Return verbatim the inclusive range of lines running from the line that contains "# The origin" to the line that contains "if empty is". Omit every other line.
■ ■ ■ ■ ■ ■ ■
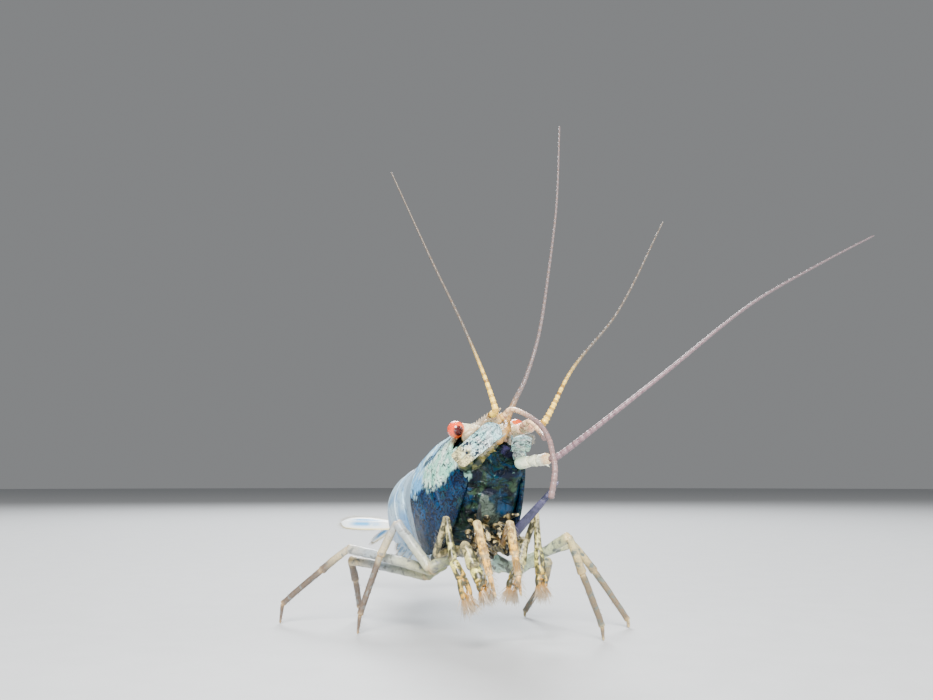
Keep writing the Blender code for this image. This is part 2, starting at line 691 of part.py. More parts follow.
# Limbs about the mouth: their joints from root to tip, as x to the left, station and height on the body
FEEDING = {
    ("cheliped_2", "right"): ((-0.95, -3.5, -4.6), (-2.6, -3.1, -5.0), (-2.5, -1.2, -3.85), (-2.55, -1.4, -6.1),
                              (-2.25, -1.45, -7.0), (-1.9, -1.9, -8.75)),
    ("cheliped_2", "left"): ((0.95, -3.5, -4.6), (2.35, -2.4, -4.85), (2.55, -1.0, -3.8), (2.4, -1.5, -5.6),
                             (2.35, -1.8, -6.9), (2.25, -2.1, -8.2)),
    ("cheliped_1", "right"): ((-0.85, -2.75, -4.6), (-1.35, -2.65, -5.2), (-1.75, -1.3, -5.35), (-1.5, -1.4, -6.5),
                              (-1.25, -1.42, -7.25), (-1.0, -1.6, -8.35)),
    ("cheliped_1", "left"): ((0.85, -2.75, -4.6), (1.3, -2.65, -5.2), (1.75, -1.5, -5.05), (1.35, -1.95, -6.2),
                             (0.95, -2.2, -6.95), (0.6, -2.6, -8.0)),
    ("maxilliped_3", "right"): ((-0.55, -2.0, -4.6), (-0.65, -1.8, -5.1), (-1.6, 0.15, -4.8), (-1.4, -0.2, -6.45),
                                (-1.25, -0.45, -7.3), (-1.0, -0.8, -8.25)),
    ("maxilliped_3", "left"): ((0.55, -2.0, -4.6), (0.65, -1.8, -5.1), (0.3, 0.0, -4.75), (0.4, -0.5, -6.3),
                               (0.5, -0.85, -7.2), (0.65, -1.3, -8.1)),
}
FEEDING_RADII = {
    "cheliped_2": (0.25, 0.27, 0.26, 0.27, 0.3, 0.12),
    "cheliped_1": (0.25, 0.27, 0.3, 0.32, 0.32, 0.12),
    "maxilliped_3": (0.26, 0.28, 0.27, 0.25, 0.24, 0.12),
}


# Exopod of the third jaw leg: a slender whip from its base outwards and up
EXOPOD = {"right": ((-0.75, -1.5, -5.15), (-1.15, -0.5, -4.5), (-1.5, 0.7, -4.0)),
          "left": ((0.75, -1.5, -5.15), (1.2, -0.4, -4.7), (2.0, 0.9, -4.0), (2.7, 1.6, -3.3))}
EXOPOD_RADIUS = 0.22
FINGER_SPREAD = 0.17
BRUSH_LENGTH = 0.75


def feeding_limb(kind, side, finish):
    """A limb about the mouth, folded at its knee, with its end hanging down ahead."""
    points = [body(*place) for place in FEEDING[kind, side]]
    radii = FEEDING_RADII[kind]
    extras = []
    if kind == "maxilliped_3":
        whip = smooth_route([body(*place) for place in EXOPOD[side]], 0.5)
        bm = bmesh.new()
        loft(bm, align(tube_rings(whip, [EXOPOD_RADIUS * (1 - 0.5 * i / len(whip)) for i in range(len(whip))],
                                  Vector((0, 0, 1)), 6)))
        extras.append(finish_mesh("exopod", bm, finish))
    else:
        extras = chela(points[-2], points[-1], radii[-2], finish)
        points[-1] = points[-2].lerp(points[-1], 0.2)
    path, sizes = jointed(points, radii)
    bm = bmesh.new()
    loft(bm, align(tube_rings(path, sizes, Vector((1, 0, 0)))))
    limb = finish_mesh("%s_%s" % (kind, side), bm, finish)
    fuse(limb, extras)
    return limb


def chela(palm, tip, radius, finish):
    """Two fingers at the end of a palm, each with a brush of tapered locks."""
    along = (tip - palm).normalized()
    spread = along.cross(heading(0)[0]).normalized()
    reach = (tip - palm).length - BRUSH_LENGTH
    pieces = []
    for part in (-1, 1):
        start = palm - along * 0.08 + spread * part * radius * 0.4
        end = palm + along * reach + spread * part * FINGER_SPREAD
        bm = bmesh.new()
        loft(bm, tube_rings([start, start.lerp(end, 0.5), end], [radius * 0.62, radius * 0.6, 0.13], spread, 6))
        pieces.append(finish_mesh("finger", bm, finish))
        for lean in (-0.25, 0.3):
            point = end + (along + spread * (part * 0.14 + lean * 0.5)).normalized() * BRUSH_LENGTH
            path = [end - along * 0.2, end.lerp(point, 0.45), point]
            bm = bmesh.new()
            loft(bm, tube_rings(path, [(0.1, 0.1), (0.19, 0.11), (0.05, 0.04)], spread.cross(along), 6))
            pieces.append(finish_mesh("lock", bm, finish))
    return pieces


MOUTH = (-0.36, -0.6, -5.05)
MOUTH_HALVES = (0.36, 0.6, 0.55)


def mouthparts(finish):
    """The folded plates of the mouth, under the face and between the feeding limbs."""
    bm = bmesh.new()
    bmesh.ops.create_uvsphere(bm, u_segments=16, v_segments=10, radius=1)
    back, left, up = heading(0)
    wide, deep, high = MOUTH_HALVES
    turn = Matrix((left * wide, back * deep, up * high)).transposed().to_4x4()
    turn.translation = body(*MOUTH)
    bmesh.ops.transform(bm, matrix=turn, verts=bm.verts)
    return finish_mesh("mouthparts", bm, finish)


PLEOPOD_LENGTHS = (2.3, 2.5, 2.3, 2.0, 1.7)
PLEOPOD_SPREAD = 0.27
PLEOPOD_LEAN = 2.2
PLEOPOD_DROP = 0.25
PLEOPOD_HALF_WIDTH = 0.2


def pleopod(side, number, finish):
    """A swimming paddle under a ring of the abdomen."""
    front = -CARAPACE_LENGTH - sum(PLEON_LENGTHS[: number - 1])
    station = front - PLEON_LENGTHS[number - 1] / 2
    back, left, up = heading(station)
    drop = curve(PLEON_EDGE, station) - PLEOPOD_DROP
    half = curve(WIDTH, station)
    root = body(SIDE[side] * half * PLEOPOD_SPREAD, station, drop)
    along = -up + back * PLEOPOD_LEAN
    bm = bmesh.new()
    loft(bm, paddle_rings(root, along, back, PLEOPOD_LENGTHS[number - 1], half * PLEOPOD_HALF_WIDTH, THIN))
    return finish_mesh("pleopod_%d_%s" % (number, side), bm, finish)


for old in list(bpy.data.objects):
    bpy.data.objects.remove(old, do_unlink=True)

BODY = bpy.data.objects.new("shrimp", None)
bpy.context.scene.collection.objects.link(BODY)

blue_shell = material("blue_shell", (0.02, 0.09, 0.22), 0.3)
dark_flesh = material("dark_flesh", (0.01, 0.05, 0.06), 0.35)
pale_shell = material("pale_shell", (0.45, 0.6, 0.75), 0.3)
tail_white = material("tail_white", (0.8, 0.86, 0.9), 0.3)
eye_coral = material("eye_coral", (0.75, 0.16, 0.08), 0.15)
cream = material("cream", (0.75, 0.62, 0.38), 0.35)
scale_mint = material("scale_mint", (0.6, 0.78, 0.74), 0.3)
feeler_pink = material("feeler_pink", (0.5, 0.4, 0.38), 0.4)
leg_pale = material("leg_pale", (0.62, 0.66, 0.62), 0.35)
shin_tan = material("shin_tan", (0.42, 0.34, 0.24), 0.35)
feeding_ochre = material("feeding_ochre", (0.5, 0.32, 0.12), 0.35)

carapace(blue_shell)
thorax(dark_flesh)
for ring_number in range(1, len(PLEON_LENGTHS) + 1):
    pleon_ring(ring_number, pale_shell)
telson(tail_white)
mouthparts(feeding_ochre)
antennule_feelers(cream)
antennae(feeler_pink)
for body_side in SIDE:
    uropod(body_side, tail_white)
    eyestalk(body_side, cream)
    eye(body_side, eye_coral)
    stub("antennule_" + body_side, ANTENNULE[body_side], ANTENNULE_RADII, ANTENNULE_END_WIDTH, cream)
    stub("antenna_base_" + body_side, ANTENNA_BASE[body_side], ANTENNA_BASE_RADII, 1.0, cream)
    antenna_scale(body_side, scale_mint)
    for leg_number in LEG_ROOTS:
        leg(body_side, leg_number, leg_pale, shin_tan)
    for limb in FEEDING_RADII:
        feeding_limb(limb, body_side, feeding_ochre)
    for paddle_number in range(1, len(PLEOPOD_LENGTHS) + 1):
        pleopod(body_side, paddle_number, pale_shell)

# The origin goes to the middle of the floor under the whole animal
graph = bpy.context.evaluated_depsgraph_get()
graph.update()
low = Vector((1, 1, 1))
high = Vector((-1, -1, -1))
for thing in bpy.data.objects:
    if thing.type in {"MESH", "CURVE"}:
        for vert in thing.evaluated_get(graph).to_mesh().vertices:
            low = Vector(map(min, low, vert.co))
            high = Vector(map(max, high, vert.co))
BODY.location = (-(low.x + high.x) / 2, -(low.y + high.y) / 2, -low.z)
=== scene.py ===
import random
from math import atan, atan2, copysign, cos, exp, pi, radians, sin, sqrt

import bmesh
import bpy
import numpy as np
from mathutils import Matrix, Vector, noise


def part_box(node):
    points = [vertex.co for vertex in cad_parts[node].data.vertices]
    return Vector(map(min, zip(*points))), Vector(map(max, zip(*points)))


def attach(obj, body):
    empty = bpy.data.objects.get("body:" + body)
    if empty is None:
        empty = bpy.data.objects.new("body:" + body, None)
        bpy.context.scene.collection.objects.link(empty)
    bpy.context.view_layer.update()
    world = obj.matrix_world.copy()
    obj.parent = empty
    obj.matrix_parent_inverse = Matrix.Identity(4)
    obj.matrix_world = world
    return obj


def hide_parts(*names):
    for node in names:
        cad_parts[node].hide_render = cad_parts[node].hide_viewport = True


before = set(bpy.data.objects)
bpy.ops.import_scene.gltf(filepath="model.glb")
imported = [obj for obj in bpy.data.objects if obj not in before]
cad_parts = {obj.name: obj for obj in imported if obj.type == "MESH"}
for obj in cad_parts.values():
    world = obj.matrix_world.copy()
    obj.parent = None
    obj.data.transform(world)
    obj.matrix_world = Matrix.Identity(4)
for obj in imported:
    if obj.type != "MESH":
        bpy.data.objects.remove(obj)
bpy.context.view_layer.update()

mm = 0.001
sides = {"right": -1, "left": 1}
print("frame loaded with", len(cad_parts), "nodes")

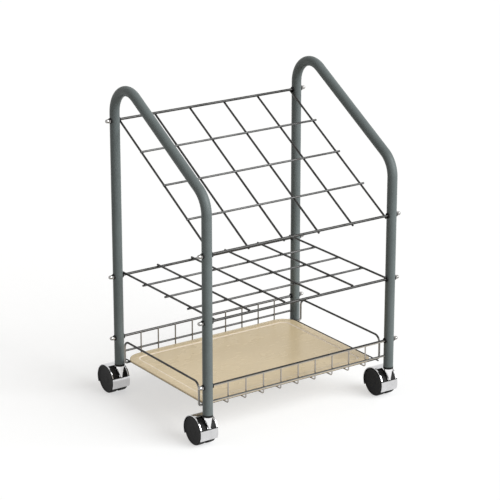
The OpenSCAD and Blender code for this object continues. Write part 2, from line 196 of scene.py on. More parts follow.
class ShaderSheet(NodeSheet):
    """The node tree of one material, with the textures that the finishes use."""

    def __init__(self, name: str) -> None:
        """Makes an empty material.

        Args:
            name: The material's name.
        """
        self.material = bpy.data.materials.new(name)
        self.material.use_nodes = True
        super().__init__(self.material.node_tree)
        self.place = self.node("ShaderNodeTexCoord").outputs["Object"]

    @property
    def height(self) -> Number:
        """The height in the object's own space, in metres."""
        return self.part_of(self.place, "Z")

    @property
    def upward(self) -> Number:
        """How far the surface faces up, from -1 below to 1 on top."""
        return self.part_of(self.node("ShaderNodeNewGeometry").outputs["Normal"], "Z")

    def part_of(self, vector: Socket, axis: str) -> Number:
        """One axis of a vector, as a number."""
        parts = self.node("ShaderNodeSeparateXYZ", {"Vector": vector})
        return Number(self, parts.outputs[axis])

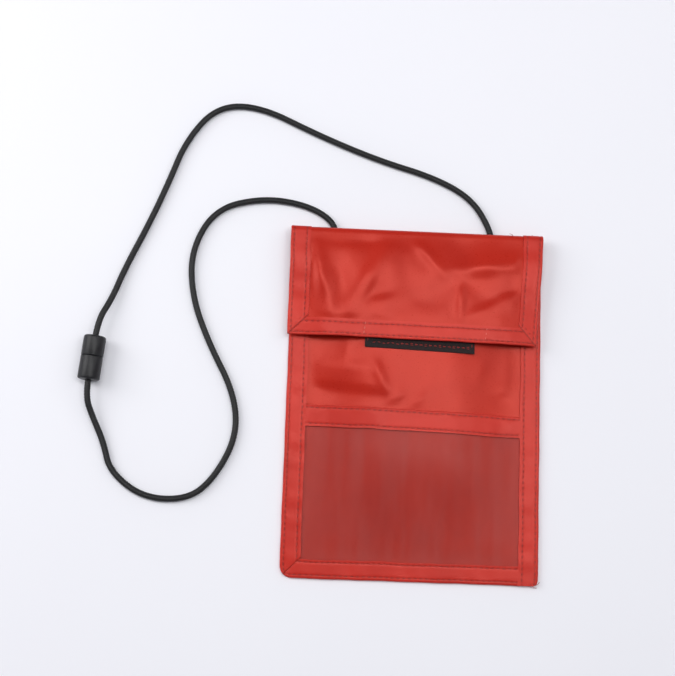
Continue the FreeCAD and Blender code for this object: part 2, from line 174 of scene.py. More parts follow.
■ ■ ■ ■ ■ ■ ■
> **In response**:
# The origin goes to the middle of the floor under the whole animal
graph = bpy.context.evaluated_depsgraph_get()
graph.update()
low = Vector((1, 1, 1))
high = Vector((-1, -1, -1))
for thing in bpy.data.objects:
    if thing.type in {"MESH", "CURVE"}:
        for vert in thing.evaluated_get(graph).to_mesh().vertices:
            low = Vector(map(min, low, vert.co))
            high = Vector(map(max, high, vert.co))
BODY.location = (-(low.x + high.x) / 2, -(low.y + high.y) / 2, -low.z)
=== scene.py ===
import random
from math import atan, atan2, copysign, cos, exp, pi, radians, sin, sqrt

import bmesh
import bpy
import numpy as np
from mathutils import Matrix, Vector, noise


def part_box(node):
    points = [vertex.co for vertex in cad_parts[node].data.vertices]
    return Vector(map(min, zip(*points))), Vector(map(max, zip(*points)))


def attach(obj, body):
    empty = bpy.data.objects.get("body:" + body)
    if empty is None:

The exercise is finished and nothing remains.